# RECORDS SUPPLIED start

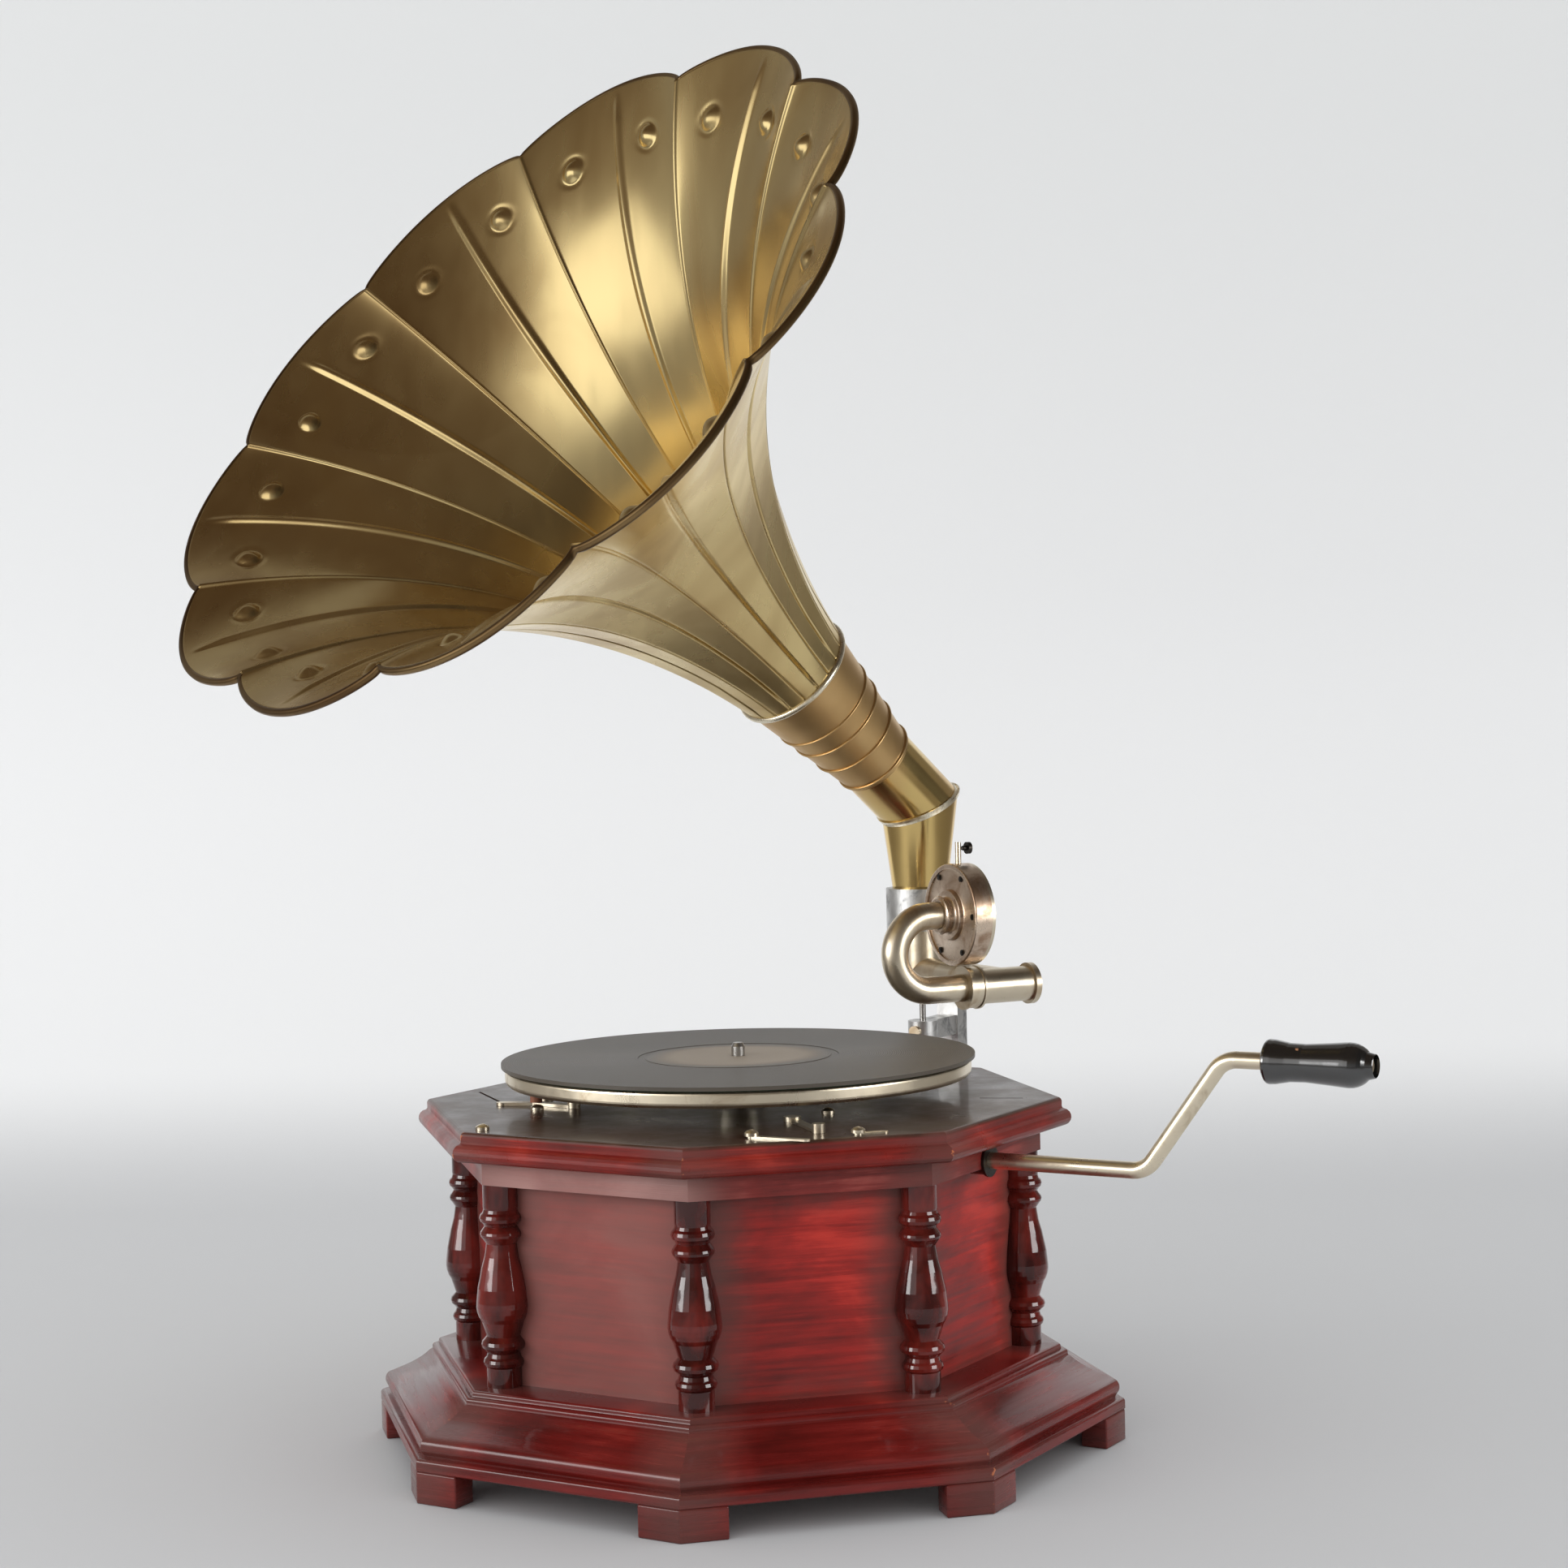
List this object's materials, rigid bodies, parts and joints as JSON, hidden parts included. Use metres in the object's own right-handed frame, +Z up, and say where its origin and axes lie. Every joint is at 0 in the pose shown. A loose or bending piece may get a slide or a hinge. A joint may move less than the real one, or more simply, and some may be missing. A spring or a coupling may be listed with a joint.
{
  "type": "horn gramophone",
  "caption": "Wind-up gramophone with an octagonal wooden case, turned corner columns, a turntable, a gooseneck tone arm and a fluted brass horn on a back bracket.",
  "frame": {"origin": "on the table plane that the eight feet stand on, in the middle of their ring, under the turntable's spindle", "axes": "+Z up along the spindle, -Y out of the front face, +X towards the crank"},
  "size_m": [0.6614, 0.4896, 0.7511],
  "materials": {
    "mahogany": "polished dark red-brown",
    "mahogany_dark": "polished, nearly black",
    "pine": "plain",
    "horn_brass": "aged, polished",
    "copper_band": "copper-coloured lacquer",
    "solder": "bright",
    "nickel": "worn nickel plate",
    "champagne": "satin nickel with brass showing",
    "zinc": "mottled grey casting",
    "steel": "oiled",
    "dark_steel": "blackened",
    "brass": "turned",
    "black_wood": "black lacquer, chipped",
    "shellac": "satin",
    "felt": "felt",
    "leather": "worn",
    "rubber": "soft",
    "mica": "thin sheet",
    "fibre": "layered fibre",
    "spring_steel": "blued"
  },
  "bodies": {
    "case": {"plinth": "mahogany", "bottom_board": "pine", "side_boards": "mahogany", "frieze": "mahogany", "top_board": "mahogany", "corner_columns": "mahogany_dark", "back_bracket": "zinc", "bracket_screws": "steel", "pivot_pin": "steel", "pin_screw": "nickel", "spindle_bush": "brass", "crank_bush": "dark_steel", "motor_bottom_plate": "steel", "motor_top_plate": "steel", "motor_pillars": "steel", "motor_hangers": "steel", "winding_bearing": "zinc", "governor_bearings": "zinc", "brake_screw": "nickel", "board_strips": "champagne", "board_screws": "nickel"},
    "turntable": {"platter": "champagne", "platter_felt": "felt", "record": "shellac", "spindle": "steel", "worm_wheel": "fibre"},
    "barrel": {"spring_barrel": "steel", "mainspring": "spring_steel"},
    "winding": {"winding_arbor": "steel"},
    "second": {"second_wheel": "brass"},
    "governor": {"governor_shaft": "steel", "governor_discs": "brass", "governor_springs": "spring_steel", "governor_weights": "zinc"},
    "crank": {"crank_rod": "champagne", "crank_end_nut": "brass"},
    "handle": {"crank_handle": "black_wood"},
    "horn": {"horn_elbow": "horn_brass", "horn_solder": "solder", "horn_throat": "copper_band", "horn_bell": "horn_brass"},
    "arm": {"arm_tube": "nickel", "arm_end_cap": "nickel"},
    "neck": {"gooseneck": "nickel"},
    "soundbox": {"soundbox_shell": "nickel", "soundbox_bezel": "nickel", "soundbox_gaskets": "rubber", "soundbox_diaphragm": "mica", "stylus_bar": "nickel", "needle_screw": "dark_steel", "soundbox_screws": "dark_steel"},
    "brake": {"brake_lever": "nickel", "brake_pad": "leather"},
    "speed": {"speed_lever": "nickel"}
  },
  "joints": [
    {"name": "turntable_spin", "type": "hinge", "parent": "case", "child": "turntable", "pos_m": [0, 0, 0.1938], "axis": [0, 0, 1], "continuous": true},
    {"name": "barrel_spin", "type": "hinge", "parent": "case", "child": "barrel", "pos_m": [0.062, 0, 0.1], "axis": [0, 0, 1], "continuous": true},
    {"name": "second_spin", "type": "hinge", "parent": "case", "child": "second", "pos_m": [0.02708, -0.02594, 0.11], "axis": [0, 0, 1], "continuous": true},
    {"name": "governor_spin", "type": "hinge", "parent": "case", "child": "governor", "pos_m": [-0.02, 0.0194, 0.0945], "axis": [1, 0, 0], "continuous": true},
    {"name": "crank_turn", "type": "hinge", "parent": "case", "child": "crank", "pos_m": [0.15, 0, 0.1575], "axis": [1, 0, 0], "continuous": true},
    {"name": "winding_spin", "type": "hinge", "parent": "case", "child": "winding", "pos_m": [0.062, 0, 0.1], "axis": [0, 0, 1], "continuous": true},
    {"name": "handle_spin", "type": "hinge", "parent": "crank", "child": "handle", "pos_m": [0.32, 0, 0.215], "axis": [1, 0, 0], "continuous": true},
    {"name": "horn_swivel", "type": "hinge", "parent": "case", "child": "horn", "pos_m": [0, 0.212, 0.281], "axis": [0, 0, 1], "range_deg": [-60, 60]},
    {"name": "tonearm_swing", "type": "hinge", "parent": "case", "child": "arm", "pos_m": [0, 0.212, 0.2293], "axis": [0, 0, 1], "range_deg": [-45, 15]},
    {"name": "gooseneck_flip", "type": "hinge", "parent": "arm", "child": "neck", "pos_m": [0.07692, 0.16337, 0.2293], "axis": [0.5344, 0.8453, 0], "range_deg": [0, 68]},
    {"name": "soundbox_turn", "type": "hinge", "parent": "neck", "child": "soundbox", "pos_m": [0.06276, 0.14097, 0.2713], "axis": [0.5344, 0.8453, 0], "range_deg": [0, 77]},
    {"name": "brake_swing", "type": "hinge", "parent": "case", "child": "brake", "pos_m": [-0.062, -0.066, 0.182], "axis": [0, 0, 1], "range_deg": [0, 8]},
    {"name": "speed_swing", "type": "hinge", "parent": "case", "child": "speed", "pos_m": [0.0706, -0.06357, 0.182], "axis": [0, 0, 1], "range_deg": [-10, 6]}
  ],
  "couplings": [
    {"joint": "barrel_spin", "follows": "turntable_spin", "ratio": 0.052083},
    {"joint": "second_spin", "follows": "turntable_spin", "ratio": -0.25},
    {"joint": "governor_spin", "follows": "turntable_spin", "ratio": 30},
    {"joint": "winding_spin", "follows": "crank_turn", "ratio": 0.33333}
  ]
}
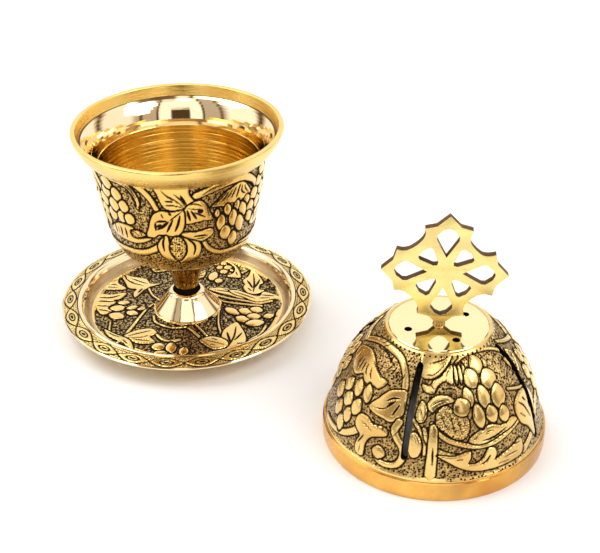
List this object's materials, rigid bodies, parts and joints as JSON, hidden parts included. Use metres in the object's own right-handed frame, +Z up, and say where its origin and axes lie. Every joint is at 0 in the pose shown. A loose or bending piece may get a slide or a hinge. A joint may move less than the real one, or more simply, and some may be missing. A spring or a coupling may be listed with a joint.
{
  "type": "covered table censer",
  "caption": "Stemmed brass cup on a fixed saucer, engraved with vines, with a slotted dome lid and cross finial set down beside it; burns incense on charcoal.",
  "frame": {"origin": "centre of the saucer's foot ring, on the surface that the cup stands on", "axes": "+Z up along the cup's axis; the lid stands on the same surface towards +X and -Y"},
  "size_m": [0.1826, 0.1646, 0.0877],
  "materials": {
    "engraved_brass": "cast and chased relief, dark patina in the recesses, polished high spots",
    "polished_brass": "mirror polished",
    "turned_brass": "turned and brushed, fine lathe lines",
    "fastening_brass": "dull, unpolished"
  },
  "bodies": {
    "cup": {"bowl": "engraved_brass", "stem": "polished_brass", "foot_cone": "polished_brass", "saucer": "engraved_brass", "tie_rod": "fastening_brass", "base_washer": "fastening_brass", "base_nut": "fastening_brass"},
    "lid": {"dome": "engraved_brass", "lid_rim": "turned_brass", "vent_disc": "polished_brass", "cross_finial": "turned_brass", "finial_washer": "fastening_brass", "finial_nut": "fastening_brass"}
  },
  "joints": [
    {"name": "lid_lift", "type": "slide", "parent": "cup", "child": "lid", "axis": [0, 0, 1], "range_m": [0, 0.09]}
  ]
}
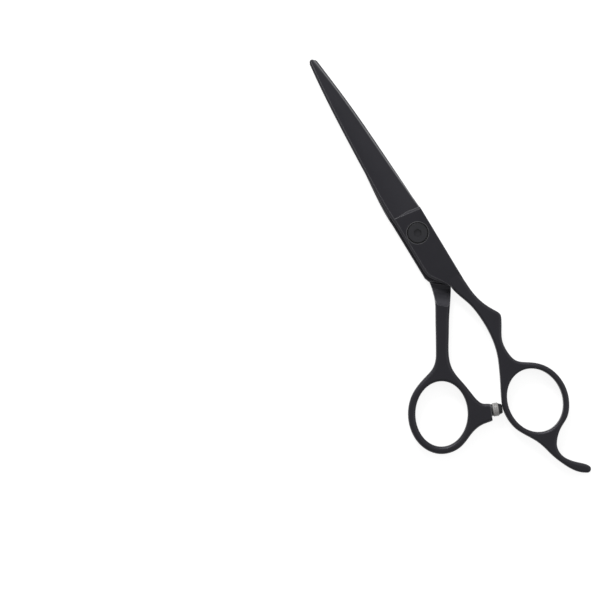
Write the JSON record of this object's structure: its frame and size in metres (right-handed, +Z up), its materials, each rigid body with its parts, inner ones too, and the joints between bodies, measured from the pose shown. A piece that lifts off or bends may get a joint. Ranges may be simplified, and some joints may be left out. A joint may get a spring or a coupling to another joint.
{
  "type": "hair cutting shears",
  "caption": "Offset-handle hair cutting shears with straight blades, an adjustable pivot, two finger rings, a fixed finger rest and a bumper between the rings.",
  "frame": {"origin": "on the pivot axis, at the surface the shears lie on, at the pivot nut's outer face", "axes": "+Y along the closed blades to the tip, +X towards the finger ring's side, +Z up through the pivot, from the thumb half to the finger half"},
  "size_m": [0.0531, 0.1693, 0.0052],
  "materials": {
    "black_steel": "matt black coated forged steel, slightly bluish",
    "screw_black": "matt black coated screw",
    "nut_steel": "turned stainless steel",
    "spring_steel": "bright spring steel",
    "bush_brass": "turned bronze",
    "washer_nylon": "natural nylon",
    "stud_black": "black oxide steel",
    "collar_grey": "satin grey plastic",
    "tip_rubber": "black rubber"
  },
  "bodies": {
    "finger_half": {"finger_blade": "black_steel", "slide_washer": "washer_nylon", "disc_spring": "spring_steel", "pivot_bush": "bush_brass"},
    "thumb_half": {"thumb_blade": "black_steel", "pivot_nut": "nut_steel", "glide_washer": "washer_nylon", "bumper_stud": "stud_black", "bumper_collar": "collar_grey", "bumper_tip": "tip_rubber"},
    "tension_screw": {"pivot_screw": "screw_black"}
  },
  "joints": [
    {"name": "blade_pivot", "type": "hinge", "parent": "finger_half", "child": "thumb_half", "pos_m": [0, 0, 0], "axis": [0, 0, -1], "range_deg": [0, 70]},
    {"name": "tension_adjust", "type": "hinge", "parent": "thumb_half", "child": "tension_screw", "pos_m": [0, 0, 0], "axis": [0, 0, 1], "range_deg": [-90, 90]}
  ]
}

# RECORDS SUPPLIED end

■ **GOAL OF THE EXERCISE**
Starting at the line that contains "Write the JSON", write out every line to the end of the entries, exactly as given.

■ **THE COMPLETED TASK**
Write the JSON record of this object's structure: its frame and size in metres (right-handed, +Z up), its materials, each rigid body with its parts, inner ones too, and the joints between bodies, measured from the pose shown. A piece that lifts off or bends may get a joint. Ranges may be simplified, and some joints may be left out. A joint may get a spring or a coupling to another joint.
{
  "type": "hair cutting shears",
  "caption": "Offset-handle hair cutting shears with straight blades, an adjustable pivot, two finger rings, a fixed finger rest and a bumper between the rings.",
  "frame": {"origin": "on the pivot axis, at the surface the shears lie on, at the pivot nut's outer face", "axes": "+Y along the closed blades to the tip, +X towards the finger ring's side, +Z up through the pivot, from the thumb half to the finger half"},
  "size_m": [0.0531, 0.1693, 0.0052],
  "materials": {
    "black_steel": "matt black coated forged steel, slightly bluish",
    "screw_black": "matt black coated screw",
    "nut_steel": "turned stainless steel",
    "spring_steel": "bright spring steel",
    "bush_brass": "turned bronze",
    "washer_nylon": "natural nylon",
    "stud_black": "black oxide steel",
    "collar_grey": "satin grey plastic",
    "tip_rubber": "black rubber"
  },
  "bodies": {
    "finger_half": {"finger_blade": "black_steel", "slide_washer": "washer_nylon", "disc_spring": "spring_steel", "pivot_bush": "bush_brass"},
    "thumb_half": {"thumb_blade": "black_steel", "pivot_nut": "nut_steel", "glide_washer": "washer_nylon", "bumper_stud": "stud_black", "bumper_collar": "collar_grey", "bumper_tip": "tip_rubber"},
    "tension_screw": {"pivot_screw": "screw_black"}
  },
  "joints": [
    {"name": "blade_pivot", "type": "hinge", "parent": "finger_half", "child": "thumb_half", "pos_m": [0, 0, 0], "axis": [0, 0, -1], "range_deg": [0, 70]},
    {"name": "tension_adjust", "type": "hinge", "parent": "thumb_half", "child": "tension_screw", "pos_m": [0, 0, 0], "axis": [0, 0, 1], "range_deg": [-90, 90]}
  ]
}